Shipping investments are a form of alternative investment into an asset related to worldwide shipping. This could be into ships themselves, or a related asset such as containers, with the expectation of capital appreciation, dividends, and/or interest earnings.

Characteristics 

Some of the characteristics of shipping investments may include:
 Low correlation with traditional financial investments such as stocks and bonds
 Considered to be a relatively liquid investment as there is a second-hand market for shipping assets
 Considered to be a cyclical industry, with long supply and demand cycles since ships are large physical assets that take time to build, transport and dispose of
 Costs of purchase and sale may be moderately high
 There may be limited risk and return data

Ship ownership
Investment in ships involves purchasing or leasing new or second-hand vessels and either operating them directly or chartering them to other operators. Investors seek either profits generated from shipping fees, capital appreciation of the vessels themselves, or both. Due to the high capital commitments involved, ship investment has tended to be limited to ultra high net worth individuals and syndicates.

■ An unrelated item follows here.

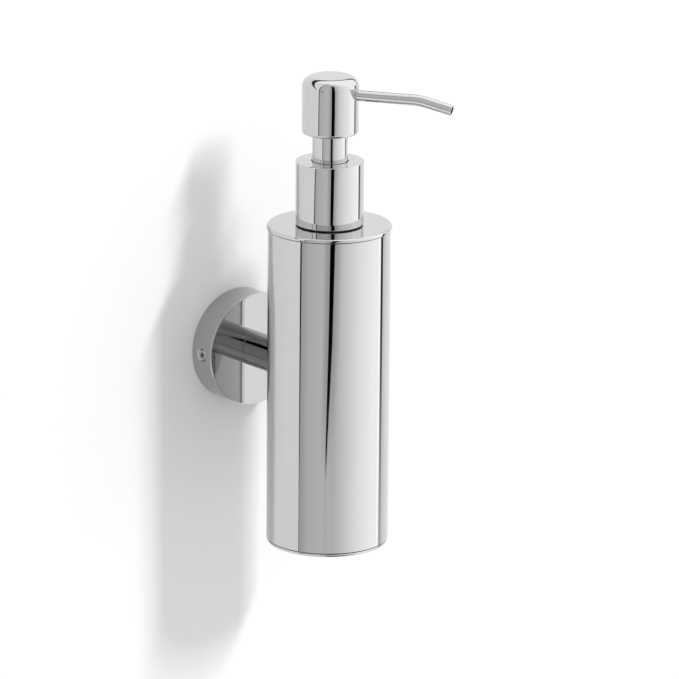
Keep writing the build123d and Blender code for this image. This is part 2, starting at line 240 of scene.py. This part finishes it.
def dark_gap(tree, light, azimuth, height):
    """The unlit gap beside the camera: narrow low down, wide above, with a soft darker surround."""
    from_left = less(tree, azimuth, bent_line(tree, height, GAP_LEFT))
    from_right = less(tree, azimuth, bent_line(tree, height, GAP_RIGHT))
    open_share = smooth_step(tree, height, -17.6, -16.4)
    closed_above = smooth_step(tree, height, 56.0, 50.0)
    around = times(tree, smooth_step(tree, from_left, -13.0, -3.0), smooth_step(tree, from_right, 18.0, 0.0))
    around = times(tree, times(tree, around, open_share), closed_above)
    light = times(tree, light, less(tree, 1.0, times(tree, around, 0.28)))
    inside = times(tree, smooth_step(tree, from_left, -0.7, 0.7), smooth_step(tree, from_right, 0.7, -0.7))
    light = painted(tree, light, times(tree, inside, closed_above), 4)
    low_gap = times(tree, between(tree, azimuth, -41.0, 29.0, 3.0), smooth_step(tree, height, -36.0, -42.0))
    return painted(tree, light, low_gap, 8)


def right_side(tree, light, azimuth, height):
    """A bright strip and a dark seam on the right, and the side softbox above them."""
    light = mix_number(tree, between(tree, azimuth, 67.5, 73.0, 0.8), light, STRIP_LIGHT)
    fade = smooth_step(tree, height, -18.5, -15.5)
    seam_light = mix_number(tree, fade, seen_in_chrome(160), seen_in_chrome(40))
    light = mix_number(tree, between(tree, azimuth, 74.5, 82.0, 1.0), light, seam_light)
    box = times(tree, between(tree, azimuth, 46.0, 67.0, 1.0), smooth_step(tree, height, -14.6, -14.2))
    return mix_number(tree, box, light, BOX_LIGHT)


def left_cards(tree, light, azimuth, height):
    """A dark card above the height that the bottle mirrors, and a pale one low down."""
    dark = times(tree, between(tree, azimuth, -80.0, -66.0, 1.5), between(tree, height, -11.0, -6.0, 2.0))
    light = painted(tree, light, dark, 24)
    pale = times(tree, between(tree, azimuth, -92.0, -56.0, 3.0), between(tree, height, -46.0, -24.0, 3.0))
    return mix_number(tree, pale, light, PALE_CARD_LIGHT)


def overhead(tree, light, x, y, z):
    """The large white ceiling to the right, with a slanting front edge. It also shows above the wall."""
    steep = maths(tree, "MAXIMUM", z, 0.02)
    right = maths(tree, "DIVIDE", x, steep)
    front = maths(tree, "DIVIDE", times(tree, y, -1.0), steep)
    edge = bent_line(tree, right, CEILING_EDGE)
    inside = smooth_step(tree, less(tree, edge, front), -0.02, 0.02)
    inside = times(tree, inside, smooth_step(tree, right, -0.17, -0.13))
    inside = times(tree, inside, smooth_step(tree, z, 0.1, 0.2))
    return mix_number(tree, inside, light, CEILING_LIGHT)


AMBIENT = 0.95  # on the wall, where nothing stands in front of it
AMBIENT_SIDE = 1.6  # times AMBIENT, from directions along the wall
AMBIENT_FALL = 0.9  # how much weaker it is from straight in front


def studio_world():
    """Polished pieces mirror a detailed studio. Everything else is lit by a plain soft one."""
    world = bpy.data.worlds.new("studio")
    bpy.context.scene.world = world
    world.use_nodes = True
    tree = world.node_tree
    tree.nodes.clear()
    place = tree.nodes.new("ShaderNodeTexCoord")
    split = tree.nodes.new("ShaderNodeSeparateXYZ")
    tree.links.new(place.outputs["Generated"], split.inputs[0])
    x, y, z = split.outputs
    to_degrees = 180 / math.pi
    azimuth = maths(tree, "ARCTAN2", x, times(tree, y, -1.0))
    azimuth = times(tree, azimuth, to_degrees)
    height = times(tree, maths(tree, "ARCSINE", z), to_degrees)
    light = open_room(tree, azimuth, height)
    light = dark_gap(tree, light, azimuth, height)
    light = right_side(tree, light, azimuth, height)
    light = left_cards(tree, light, azimuth, height)
    light = overhead(tree, light, x, y, z)
    studio = tree.nodes.new("ShaderNodeBackground")
    studio.inputs["Color"].default_value = (1, 1, 1, 1)
    socket_value(tree, light, studio.inputs["Strength"])
    even = tree.nodes.new("ShaderNodeBackground")
    even.inputs["Color"].default_value = (1, 1, 1, 1)
    frontal = maths(tree, "MAXIMUM", times(tree, y, -1.0), 0.0)
    falling = times(tree, frontal, AMBIENT * AMBIENT_FALL)
    socket_value(tree, less(tree, AMBIENT * AMBIENT_SIDE, falling), even.inputs["Strength"])
    path = tree.nodes.new("ShaderNodeLightPath")
    mix = tree.nodes.new("ShaderNodeMixShader")
    tree.links.new(path.outputs["Is Glossy Ray"], mix.inputs[0])
    tree.links.new(even.outputs[0], mix.inputs[1])
    tree.links.new(studio.outputs[0], mix.inputs[2])
    output = tree.nodes.new("ShaderNodeOutputWorld")
    tree.links.new(mix.outputs[0], output.inputs[0])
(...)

In the UK, investments in cargo ships can qualify for the Enterprise Investment Scheme, making it possible for individual investors to access ship ownership as an asset class.

Shipping container investments
Investment in shipping containers involves purchasing a container and having an external company manage and lease the containers to merchants. Investors are often promised high rates of return based on purportedly growing demand from cargo ships preferring to lease containers instead of buying them.

The industry is known to have been targeted by scams, particularly in the form of Ponzi schemes.